Your goal
Your task is to repeat all of the material exactly.

Data section
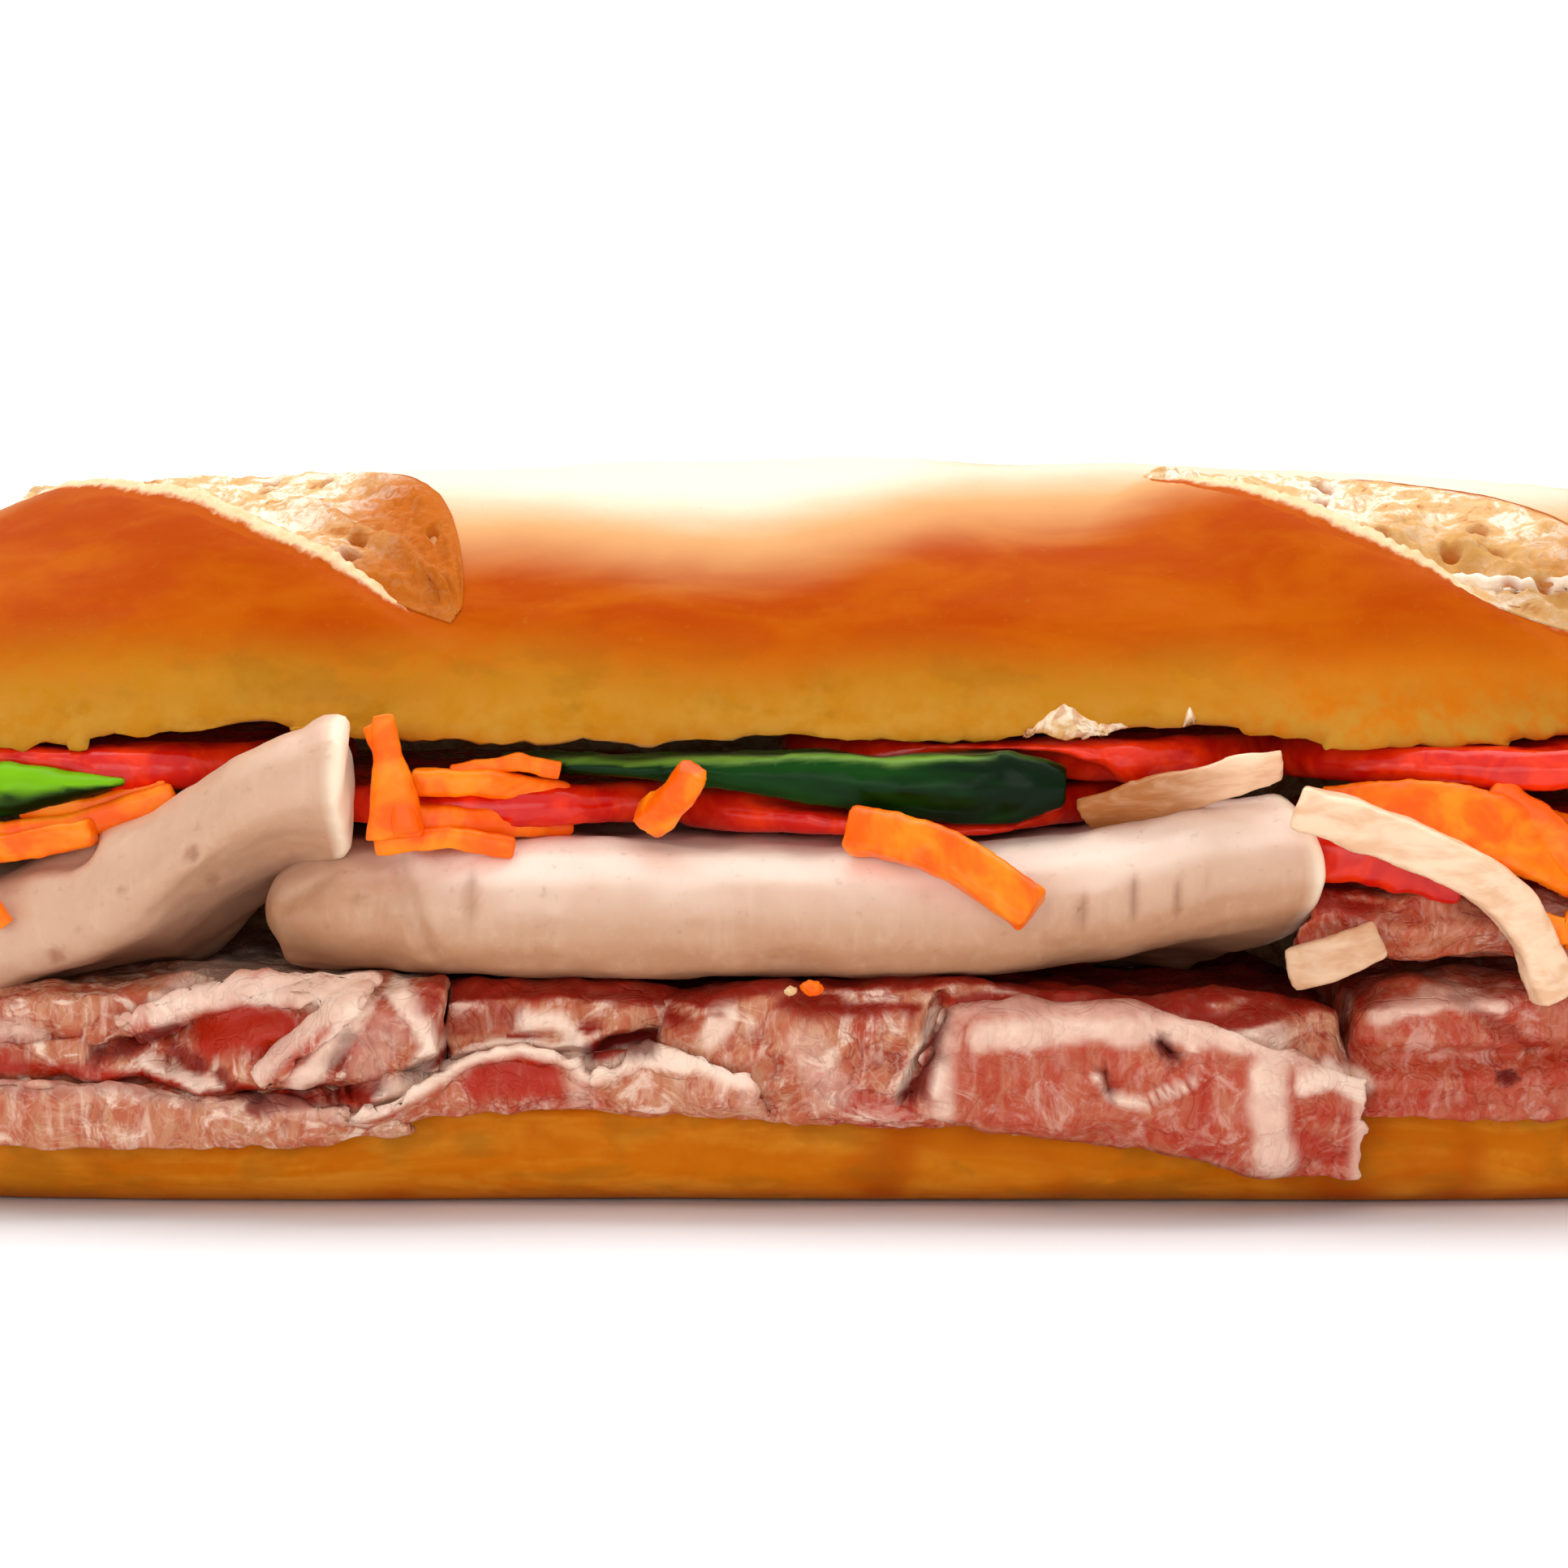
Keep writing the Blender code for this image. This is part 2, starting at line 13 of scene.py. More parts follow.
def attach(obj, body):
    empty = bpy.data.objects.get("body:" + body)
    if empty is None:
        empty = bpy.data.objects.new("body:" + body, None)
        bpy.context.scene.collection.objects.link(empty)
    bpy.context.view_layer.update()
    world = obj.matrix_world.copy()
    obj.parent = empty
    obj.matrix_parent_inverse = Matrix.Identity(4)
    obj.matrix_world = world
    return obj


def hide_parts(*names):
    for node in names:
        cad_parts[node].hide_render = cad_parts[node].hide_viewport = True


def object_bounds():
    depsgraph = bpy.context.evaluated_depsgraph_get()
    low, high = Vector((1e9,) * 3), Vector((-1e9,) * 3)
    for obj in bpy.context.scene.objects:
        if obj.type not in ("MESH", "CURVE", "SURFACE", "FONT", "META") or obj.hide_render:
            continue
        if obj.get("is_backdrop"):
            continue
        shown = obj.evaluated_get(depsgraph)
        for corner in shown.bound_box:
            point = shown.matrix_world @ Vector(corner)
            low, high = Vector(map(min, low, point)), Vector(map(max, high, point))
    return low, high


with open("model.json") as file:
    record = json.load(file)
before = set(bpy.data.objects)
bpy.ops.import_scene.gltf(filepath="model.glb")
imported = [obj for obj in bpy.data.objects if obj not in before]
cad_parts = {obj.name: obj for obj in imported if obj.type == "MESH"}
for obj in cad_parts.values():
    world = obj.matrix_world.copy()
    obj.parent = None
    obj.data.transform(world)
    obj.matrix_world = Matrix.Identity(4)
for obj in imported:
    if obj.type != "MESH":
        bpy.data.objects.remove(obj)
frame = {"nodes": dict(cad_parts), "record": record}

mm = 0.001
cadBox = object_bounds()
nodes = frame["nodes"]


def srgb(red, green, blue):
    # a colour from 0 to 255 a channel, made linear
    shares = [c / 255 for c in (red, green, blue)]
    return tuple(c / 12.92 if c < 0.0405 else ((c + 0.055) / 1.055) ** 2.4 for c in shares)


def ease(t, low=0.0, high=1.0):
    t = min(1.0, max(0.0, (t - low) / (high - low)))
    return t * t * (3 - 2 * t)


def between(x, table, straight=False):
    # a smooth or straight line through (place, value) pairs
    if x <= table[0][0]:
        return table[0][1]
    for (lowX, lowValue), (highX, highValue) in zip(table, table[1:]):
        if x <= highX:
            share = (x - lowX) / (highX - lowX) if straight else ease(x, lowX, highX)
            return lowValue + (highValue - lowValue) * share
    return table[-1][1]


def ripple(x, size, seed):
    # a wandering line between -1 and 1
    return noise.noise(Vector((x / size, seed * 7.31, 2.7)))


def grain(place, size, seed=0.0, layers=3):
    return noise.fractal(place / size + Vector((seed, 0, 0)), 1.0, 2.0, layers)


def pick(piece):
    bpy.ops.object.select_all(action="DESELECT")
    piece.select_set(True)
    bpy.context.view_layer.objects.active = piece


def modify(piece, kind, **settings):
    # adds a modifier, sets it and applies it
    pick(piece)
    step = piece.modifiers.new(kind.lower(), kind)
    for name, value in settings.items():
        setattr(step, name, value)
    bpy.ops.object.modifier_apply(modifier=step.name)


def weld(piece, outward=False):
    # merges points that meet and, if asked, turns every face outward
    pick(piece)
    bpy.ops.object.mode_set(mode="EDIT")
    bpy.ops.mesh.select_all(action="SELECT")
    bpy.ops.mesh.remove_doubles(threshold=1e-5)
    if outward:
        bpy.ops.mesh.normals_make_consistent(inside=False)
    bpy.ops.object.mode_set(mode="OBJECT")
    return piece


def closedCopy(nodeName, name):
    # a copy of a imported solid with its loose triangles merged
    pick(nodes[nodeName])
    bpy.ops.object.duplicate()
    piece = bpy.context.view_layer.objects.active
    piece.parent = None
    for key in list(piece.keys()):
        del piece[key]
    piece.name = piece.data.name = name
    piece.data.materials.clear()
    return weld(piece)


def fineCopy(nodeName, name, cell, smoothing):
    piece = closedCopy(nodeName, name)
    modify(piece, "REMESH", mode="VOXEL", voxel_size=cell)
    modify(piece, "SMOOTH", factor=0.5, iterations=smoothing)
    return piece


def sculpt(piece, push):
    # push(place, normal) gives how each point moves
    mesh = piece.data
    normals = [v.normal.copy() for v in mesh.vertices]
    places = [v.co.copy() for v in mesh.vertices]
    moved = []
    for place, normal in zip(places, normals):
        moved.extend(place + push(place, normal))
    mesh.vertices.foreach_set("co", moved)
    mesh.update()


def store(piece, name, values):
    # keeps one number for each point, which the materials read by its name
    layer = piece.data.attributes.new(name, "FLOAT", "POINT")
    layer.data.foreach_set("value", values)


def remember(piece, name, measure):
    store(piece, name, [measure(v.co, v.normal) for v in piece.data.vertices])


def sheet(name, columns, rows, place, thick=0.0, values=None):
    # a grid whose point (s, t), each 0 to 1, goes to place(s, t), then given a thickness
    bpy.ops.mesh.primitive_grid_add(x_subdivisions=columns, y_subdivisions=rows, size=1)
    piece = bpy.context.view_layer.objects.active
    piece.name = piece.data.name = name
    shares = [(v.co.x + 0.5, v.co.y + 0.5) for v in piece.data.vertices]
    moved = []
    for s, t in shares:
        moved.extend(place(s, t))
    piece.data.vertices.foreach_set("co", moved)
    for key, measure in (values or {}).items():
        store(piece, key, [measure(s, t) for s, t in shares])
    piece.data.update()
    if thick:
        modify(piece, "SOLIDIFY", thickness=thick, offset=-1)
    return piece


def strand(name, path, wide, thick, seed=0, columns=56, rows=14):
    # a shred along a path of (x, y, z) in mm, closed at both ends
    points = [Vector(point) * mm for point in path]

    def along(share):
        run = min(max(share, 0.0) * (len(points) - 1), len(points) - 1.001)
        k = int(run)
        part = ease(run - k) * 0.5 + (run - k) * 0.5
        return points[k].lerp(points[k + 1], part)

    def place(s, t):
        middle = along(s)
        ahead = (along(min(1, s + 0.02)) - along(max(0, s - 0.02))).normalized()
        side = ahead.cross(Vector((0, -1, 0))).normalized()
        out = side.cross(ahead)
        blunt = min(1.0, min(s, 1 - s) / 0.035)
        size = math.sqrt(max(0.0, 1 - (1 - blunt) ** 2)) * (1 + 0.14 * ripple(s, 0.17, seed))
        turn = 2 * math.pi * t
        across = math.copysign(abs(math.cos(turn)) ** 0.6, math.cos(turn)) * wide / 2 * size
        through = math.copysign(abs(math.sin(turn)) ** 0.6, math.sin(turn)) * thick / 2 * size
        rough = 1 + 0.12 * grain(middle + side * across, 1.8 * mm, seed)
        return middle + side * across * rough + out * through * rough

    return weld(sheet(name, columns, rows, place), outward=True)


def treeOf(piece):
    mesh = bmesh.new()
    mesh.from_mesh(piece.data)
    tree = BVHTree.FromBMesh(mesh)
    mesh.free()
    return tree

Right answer
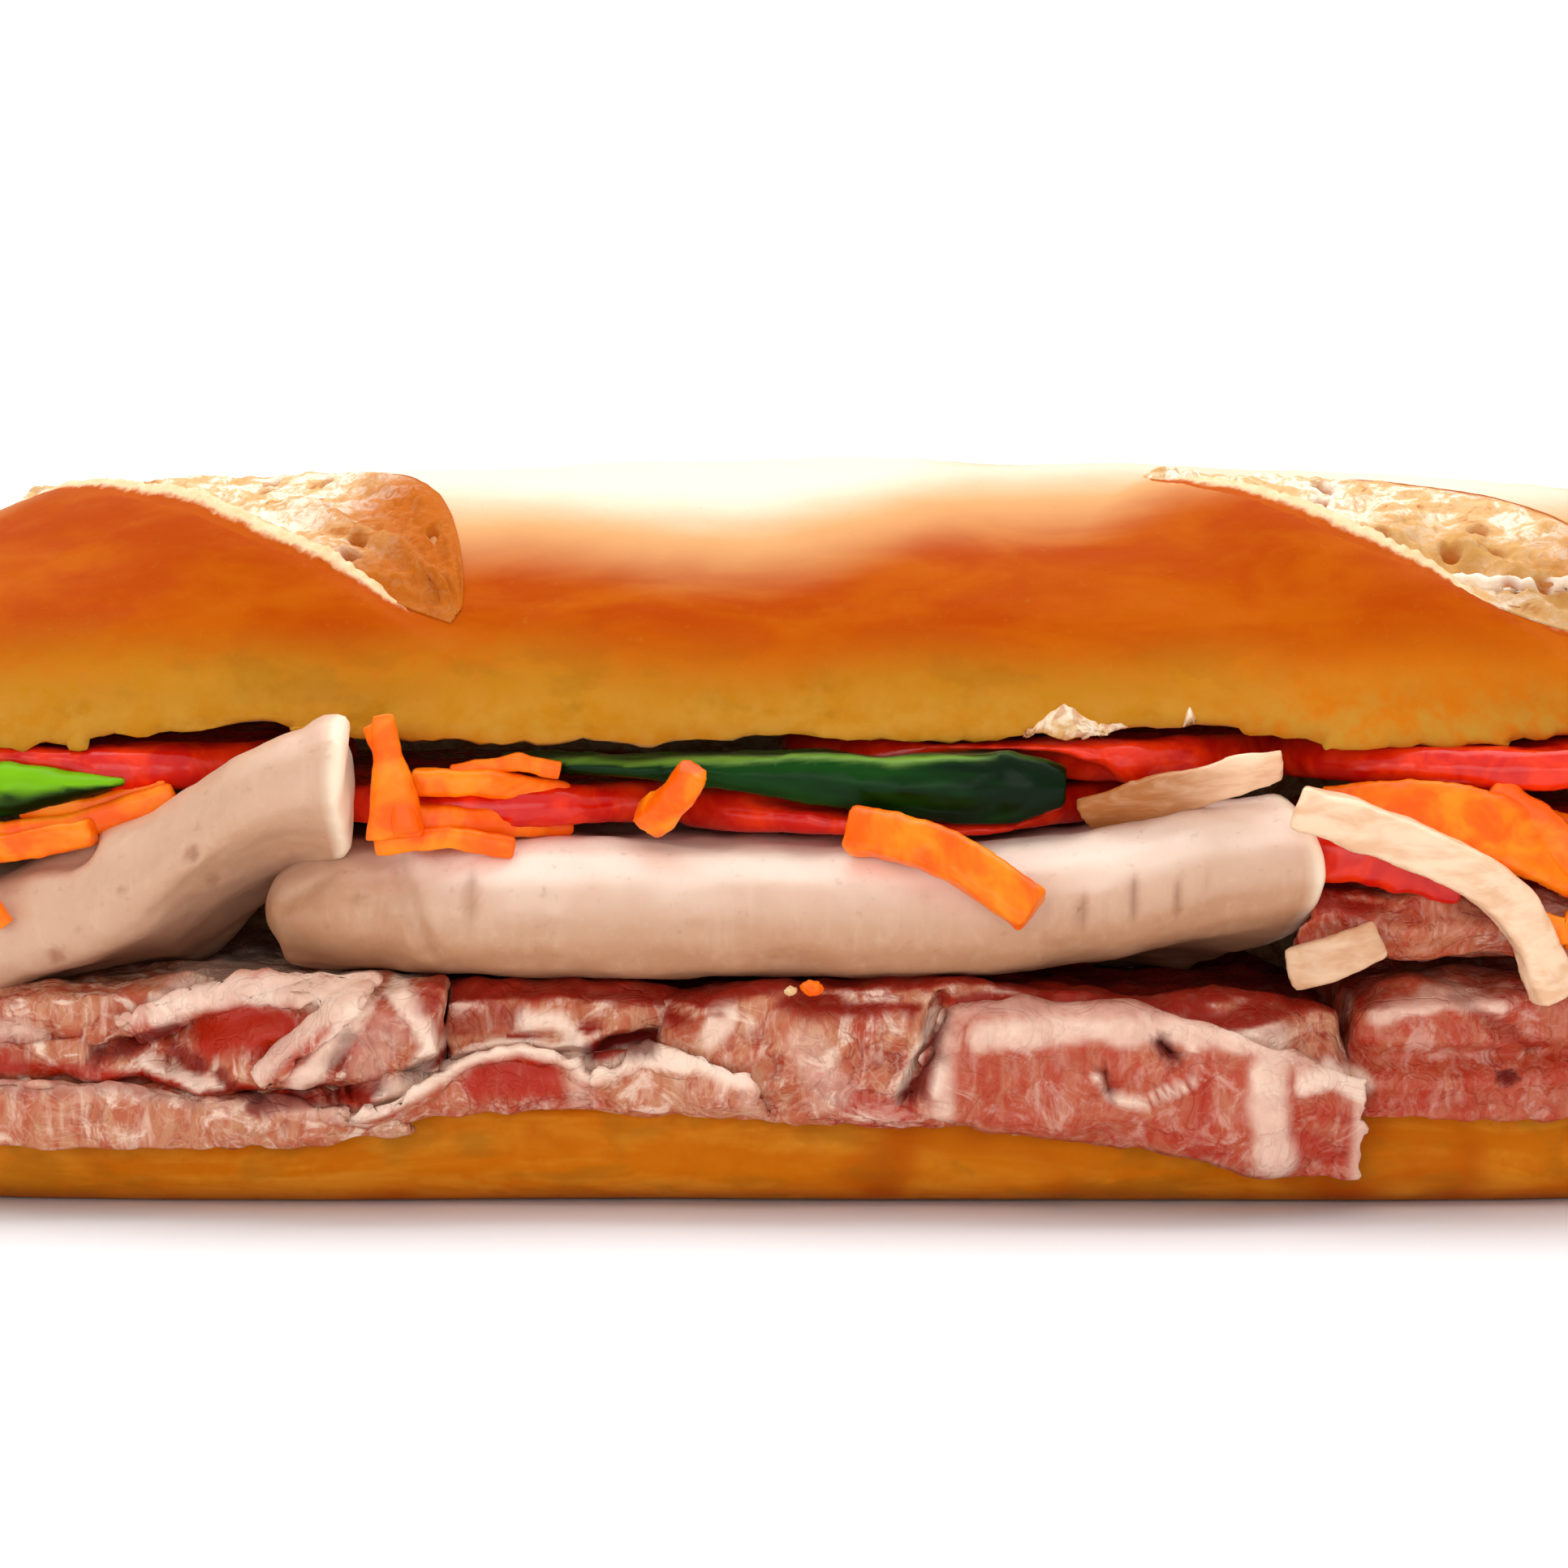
Keep writing the Blender code for this image. This is part 2, starting at line 13 of scene.py. More parts follow.
def attach(obj, body):
    empty = bpy.data.objects.get("body:" + body)
    if empty is None:
        empty = bpy.data.objects.new("body:" + body, None)
        bpy.context.scene.collection.objects.link(empty)
    bpy.context.view_layer.update()
    world = obj.matrix_world.copy()
    obj.parent = empty
    obj.matrix_parent_inverse = Matrix.Identity(4)
    obj.matrix_world = world
    return obj


def hide_parts(*names):
    for node in names:
        cad_parts[node].hide_render = cad_parts[node].hide_viewport = True


def object_bounds():
    depsgraph = bpy.context.evaluated_depsgraph_get()
    low, high = Vector((1e9,) * 3), Vector((-1e9,) * 3)
    for obj in bpy.context.scene.objects:
        if obj.type not in ("MESH", "CURVE", "SURFACE", "FONT", "META") or obj.hide_render:
            continue
        if obj.get("is_backdrop"):
            continue
        shown = obj.evaluated_get(depsgraph)
        for corner in shown.bound_box:
            point = shown.matrix_world @ Vector(corner)
            low, high = Vector(map(min, low, point)), Vector(map(max, high, point))
    return low, high


with open("model.json") as file:
    record = json.load(file)
before = set(bpy.data.objects)
bpy.ops.import_scene.gltf(filepath="model.glb")
imported = [obj for obj in bpy.data.objects if obj not in before]
cad_parts = {obj.name: obj for obj in imported if obj.type == "MESH"}
for obj in cad_parts.values():
    world = obj.matrix_world.copy()
    obj.parent = None
    obj.data.transform(world)
    obj.matrix_world = Matrix.Identity(4)
for obj in imported:
    if obj.type != "MESH":
        bpy.data.objects.remove(obj)
frame = {"nodes": dict(cad_parts), "record": record}

mm = 0.001
cadBox = object_bounds()
nodes = frame["nodes"]


def srgb(red, green, blue):
    # a colour from 0 to 255 a channel, made linear
    shares = [c / 255 for c in (red, green, blue)]
    return tuple(c / 12.92 if c < 0.0405 else ((c + 0.055) / 1.055) ** 2.4 for c in shares)


def ease(t, low=0.0, high=1.0):
    t = min(1.0, max(0.0, (t - low) / (high - low)))
    return t * t * (3 - 2 * t)


def between(x, table, straight=False):
    # a smooth or straight line through (place, value) pairs
    if x <= table[0][0]:
        return table[0][1]
    for (lowX, lowValue), (highX, highValue) in zip(table, table[1:]):
        if x <= highX:
            share = (x - lowX) / (highX - lowX) if straight else ease(x, lowX, highX)
            return lowValue + (highValue - lowValue) * share
    return table[-1][1]


def ripple(x, size, seed):
    # a wandering line between -1 and 1
    return noise.noise(Vector((x / size, seed * 7.31, 2.7)))


def grain(place, size, seed=0.0, layers=3):
    return noise.fractal(place / size + Vector((seed, 0, 0)), 1.0, 2.0, layers)


def pick(piece):
    bpy.ops.object.select_all(action="DESELECT")
    piece.select_set(True)
    bpy.context.view_layer.objects.active = piece


def modify(piece, kind, **settings):
    # adds a modifier, sets it and applies it
    pick(piece)
    step = piece.modifiers.new(kind.lower(), kind)
    for name, value in settings.items():
        setattr(step, name, value)
    bpy.ops.object.modifier_apply(modifier=step.name)


def weld(piece, outward=False):
    # merges points that meet and, if asked, turns every face outward
    pick(piece)
    bpy.ops.object.mode_set(mode="EDIT")
    bpy.ops.mesh.select_all(action="SELECT")
    bpy.ops.mesh.remove_doubles(threshold=1e-5)
    if outward:
        bpy.ops.mesh.normals_make_consistent(inside=False)
    bpy.ops.object.mode_set(mode="OBJECT")
    return piece


def closedCopy(nodeName, name):
    # a copy of a imported solid with its loose triangles merged
    pick(nodes[nodeName])
    bpy.ops.object.duplicate()
    piece = bpy.context.view_layer.objects.active
    piece.parent = None
    for key in list(piece.keys()):
        del piece[key]
    piece.name = piece.data.name = name
    piece.data.materials.clear()
    return weld(piece)


def fineCopy(nodeName, name, cell, smoothing):
    piece = closedCopy(nodeName, name)
    modify(piece, "REMESH", mode="VOXEL", voxel_size=cell)
    modify(piece, "SMOOTH", factor=0.5, iterations=smoothing)
    return piece


def sculpt(piece, push):
    # push(place, normal) gives how each point moves
    mesh = piece.data
    normals = [v.normal.copy() for v in mesh.vertices]
    places = [v.co.copy() for v in mesh.vertices]
    moved = []
    for place, normal in zip(places, normals):
        moved.extend(place + push(place, normal))
    mesh.vertices.foreach_set("co", moved)
    mesh.update()


def store(piece, name, values):
    # keeps one number for each point, which the materials read by its name
    layer = piece.data.attributes.new(name, "FLOAT", "POINT")
    layer.data.foreach_set("value", values)


def remember(piece, name, measure):
    store(piece, name, [measure(v.co, v.normal) for v in piece.data.vertices])


def sheet(name, columns, rows, place, thick=0.0, values=None):
    # a grid whose point (s, t), each 0 to 1, goes to place(s, t), then given a thickness
    bpy.ops.mesh.primitive_grid_add(x_subdivisions=columns, y_subdivisions=rows, size=1)
    piece = bpy.context.view_layer.objects.active
    piece.name = piece.data.name = name
    shares = [(v.co.x + 0.5, v.co.y + 0.5) for v in piece.data.vertices]
    moved = []
    for s, t in shares:
        moved.extend(place(s, t))
    piece.data.vertices.foreach_set("co", moved)
    for key, measure in (values or {}).items():
        store(piece, key, [measure(s, t) for s, t in shares])
    piece.data.update()
    if thick:
        modify(piece, "SOLIDIFY", thickness=thick, offset=-1)
    return piece


def strand(name, path, wide, thick, seed=0, columns=56, rows=14):
    # a shred along a path of (x, y, z) in mm, closed at both ends
    points = [Vector(point) * mm for point in path]

    def along(share):
        run = min(max(share, 0.0) * (len(points) - 1), len(points) - 1.001)
        k = int(run)
        part = ease(run - k) * 0.5 + (run - k) * 0.5
        return points[k].lerp(points[k + 1], part)

    def place(s, t):
        middle = along(s)
        ahead = (along(min(1, s + 0.02)) - along(max(0, s - 0.02))).normalized()
        side = ahead.cross(Vector((0, -1, 0))).normalized()
        out = side.cross(ahead)
        blunt = min(1.0, min(s, 1 - s) / 0.035)
        size = math.sqrt(max(0.0, 1 - (1 - blunt) ** 2)) * (1 + 0.14 * ripple(s, 0.17, seed))
        turn = 2 * math.pi * t
        across = math.copysign(abs(math.cos(turn)) ** 0.6, math.cos(turn)) * wide / 2 * size
        through = math.copysign(abs(math.sin(turn)) ** 0.6, math.sin(turn)) * thick / 2 * size
        rough = 1 + 0.12 * grain(middle + side * across, 1.8 * mm, seed)
        return middle + side * across * rough + out * through * rough

    return weld(sheet(name, columns, rows, place), outward=True)


def treeOf(piece):
    mesh = bmesh.new()
    mesh.from_mesh(piece.data)
    tree = BVHTree.FromBMesh(mesh)
    mesh.free()
    return tree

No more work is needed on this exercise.